↓
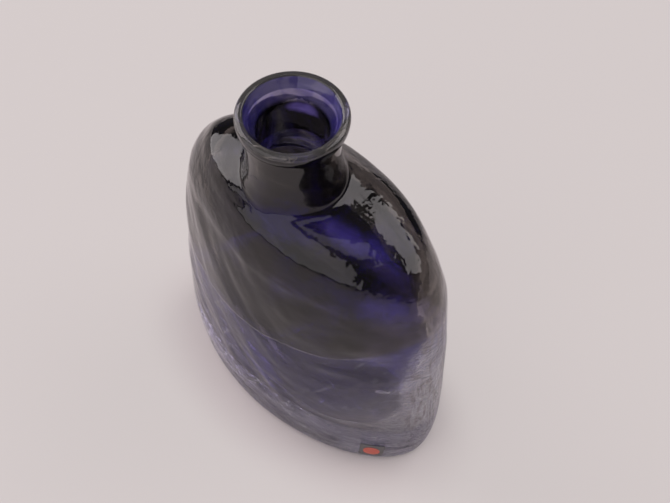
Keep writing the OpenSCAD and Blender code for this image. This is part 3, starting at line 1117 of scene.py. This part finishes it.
↑
↓
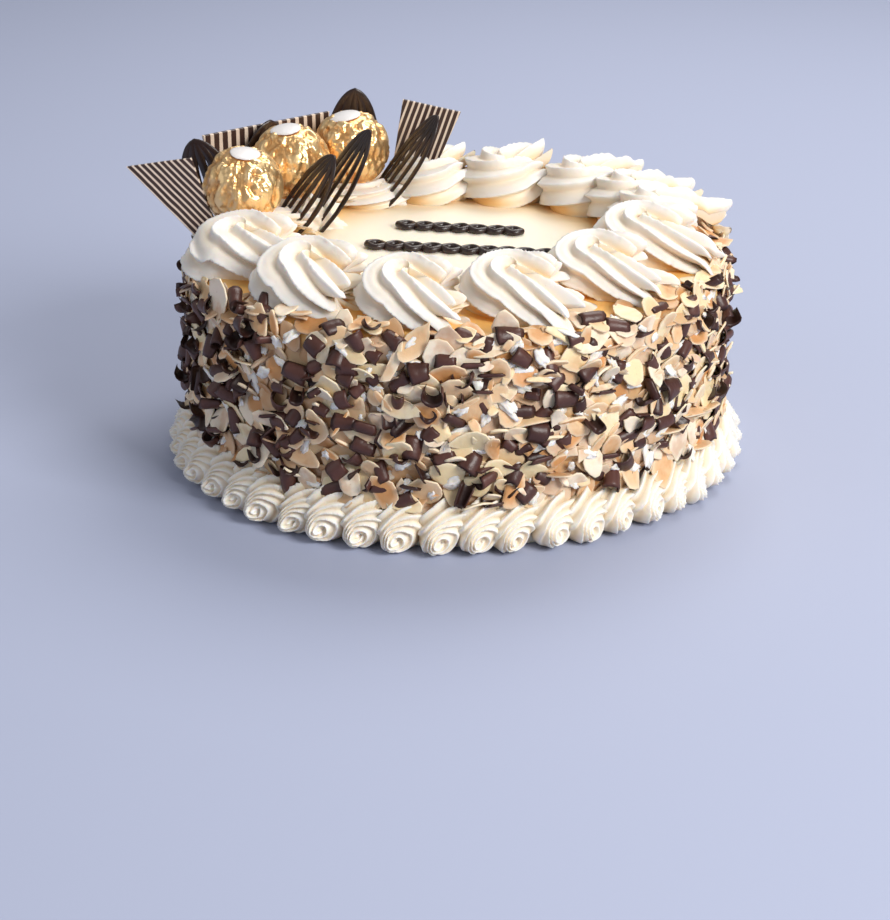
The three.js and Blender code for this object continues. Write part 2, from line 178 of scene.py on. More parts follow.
↑
↓
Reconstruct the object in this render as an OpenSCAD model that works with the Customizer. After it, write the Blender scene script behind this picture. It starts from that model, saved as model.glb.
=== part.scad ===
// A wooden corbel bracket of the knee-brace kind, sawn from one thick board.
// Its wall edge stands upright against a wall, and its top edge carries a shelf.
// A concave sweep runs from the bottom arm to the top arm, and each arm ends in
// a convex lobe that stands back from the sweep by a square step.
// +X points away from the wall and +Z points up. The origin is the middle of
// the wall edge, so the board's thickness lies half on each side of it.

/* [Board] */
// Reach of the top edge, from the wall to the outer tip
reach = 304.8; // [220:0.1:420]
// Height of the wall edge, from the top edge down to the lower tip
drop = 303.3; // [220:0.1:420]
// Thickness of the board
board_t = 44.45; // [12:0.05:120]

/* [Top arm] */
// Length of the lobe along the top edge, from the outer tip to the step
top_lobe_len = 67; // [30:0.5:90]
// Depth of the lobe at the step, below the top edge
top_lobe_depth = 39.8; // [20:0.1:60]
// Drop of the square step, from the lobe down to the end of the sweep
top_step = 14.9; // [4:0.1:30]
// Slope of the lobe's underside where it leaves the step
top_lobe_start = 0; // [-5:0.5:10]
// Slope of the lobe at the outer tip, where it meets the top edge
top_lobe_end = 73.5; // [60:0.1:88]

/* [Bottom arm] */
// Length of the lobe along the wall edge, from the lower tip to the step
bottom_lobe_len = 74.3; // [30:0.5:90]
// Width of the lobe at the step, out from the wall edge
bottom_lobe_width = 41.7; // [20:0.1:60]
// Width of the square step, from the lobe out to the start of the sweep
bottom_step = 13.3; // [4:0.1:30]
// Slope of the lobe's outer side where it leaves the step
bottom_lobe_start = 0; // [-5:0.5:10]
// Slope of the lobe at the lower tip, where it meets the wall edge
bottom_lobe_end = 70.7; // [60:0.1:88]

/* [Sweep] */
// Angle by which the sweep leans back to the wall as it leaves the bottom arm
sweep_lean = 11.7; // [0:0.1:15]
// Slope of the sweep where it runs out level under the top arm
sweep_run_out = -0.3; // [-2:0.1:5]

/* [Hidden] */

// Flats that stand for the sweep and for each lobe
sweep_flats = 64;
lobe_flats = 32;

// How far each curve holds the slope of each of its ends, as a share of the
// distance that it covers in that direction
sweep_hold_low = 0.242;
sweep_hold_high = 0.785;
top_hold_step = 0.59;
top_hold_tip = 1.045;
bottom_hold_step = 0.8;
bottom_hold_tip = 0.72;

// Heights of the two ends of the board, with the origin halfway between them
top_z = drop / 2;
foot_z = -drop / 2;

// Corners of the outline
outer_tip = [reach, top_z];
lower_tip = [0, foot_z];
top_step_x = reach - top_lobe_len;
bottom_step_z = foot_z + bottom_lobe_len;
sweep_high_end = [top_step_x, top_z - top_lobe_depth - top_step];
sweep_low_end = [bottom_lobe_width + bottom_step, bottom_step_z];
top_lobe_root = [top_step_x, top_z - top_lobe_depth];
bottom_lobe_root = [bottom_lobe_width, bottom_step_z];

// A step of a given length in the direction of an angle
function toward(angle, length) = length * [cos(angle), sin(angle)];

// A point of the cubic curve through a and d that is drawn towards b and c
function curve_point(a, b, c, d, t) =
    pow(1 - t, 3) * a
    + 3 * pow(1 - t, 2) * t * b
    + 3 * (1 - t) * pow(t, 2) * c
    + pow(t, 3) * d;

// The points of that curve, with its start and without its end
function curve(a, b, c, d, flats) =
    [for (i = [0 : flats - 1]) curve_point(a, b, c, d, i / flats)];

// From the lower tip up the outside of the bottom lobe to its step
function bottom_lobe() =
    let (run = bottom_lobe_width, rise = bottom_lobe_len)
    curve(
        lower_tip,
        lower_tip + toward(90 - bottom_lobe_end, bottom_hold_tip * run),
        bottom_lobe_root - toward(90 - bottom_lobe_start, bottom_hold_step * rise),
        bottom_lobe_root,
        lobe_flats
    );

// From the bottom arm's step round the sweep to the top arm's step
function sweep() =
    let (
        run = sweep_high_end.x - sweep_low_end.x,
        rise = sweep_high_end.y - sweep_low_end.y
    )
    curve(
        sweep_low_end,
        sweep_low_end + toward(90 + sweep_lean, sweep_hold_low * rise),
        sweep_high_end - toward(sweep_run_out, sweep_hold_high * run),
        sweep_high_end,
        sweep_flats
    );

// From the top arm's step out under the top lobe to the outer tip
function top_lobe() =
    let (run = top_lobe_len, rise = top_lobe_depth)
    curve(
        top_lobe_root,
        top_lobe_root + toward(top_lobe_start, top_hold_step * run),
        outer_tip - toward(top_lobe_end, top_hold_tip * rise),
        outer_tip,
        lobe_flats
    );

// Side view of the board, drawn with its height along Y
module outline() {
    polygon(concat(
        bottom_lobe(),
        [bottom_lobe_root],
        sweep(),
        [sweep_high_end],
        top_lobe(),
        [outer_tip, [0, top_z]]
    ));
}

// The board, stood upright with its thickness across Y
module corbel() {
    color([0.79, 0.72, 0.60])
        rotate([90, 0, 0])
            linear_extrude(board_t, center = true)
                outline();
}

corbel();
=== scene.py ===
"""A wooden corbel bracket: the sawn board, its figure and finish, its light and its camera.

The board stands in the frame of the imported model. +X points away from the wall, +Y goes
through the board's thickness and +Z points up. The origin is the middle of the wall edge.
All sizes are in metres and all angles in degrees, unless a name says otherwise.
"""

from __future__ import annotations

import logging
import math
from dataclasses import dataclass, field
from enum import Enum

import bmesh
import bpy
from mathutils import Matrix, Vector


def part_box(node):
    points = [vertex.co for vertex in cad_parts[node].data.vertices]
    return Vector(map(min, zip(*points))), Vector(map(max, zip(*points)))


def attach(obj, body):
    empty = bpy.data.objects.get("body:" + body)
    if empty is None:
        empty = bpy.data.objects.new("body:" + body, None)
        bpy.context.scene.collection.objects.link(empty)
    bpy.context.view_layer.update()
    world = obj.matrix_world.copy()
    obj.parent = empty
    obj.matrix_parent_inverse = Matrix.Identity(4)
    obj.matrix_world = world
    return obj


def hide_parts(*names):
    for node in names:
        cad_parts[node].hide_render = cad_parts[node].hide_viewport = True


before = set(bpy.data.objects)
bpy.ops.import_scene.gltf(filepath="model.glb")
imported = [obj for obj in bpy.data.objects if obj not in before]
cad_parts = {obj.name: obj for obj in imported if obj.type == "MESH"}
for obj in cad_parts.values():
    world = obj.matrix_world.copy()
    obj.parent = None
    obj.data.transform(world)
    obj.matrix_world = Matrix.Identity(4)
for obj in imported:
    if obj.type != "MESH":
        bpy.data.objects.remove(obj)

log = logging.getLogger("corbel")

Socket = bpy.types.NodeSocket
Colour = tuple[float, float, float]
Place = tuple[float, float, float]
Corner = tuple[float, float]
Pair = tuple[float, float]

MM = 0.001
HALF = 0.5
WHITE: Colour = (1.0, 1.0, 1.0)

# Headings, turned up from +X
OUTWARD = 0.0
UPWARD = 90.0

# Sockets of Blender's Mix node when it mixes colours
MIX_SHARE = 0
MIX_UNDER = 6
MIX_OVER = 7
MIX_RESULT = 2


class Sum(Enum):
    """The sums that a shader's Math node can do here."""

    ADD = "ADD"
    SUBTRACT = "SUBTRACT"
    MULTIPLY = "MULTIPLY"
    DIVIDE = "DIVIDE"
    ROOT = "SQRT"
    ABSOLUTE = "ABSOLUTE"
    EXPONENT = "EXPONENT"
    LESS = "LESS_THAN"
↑
### THE REQUEST
Look above for the line containing "thickness across Y". Output from there through the line containing "points = [vertex.co", exactly and inclusively.

### FULL OUTPUT
// The board, stood upright with its thickness across Y
module corbel() {
    color([0.79, 0.72, 0.60])
        rotate([90, 0, 0])
            linear_extrude(board_t, center = true)
                outline();
}

corbel();
=== scene.py ===
"""A wooden corbel bracket: the sawn board, its figure and finish, its light and its camera.

The board stands in the frame of the imported model. +X points away from the wall, +Y goes
through the board's thickness and +Z points up. The origin is the middle of the wall edge.
All sizes are in metres and all angles in degrees, unless a name says otherwise.
"""

from __future__ import annotations

import logging
import math
from dataclasses import dataclass, field
from enum import Enum

import bmesh
import bpy
from mathutils import Matrix, Vector


def part_box(node):
    points = [vertex.co for vertex in cad_parts[node].data.vertices]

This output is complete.